Perhaps also, it will bring home to many the majesty of a vision of Christ in which the Sacred Head of Christ enfleshes also the Image in human nature of the Sonship of God, of the Eternal Word through whom all things were made and who holds the primacy in all creation. It means that in Christ, most literally, before Sin, all fullness does indeed dwell. Then after sin, through His Passion, Death and Resurrection, all fullness of life restored dwells in surpassing measure. Literally, and without stint, Christ holds the Primacy of Creation and of Redemption in all things and of all Magisterium in heaven and on earth, over both the Invisible order and over the Visible order.
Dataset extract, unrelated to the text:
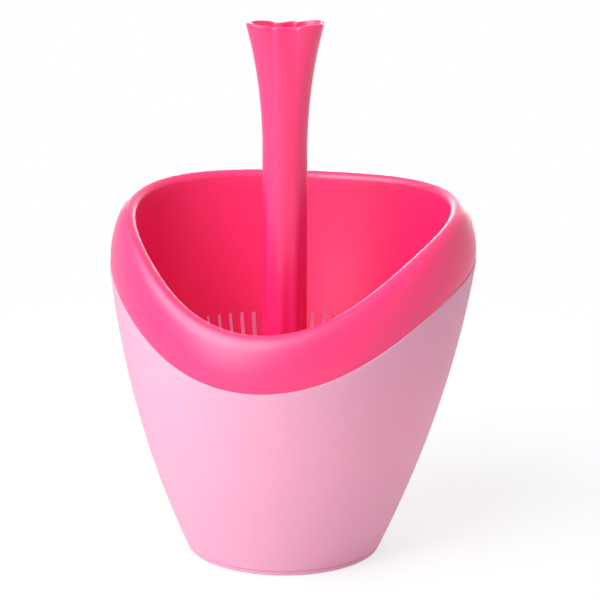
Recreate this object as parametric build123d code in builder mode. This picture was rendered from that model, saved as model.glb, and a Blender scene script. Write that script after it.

Oh the poverty and the wretchedness of the 'Bultman-ite' mind, even as scholarship! We who are the 'little ones' of Christ - 'the unlearned rabble that knows not the law....' - we give thanks to Him who is the source of our life, its status and its redemption, who has crowned us in Himself with glory and honour and manifested to us the truths that He has hidden from the sophisticated and the arrogant, with all the joys of sonship and daughterhood in the beatitude that these contain and in our Communion with Him.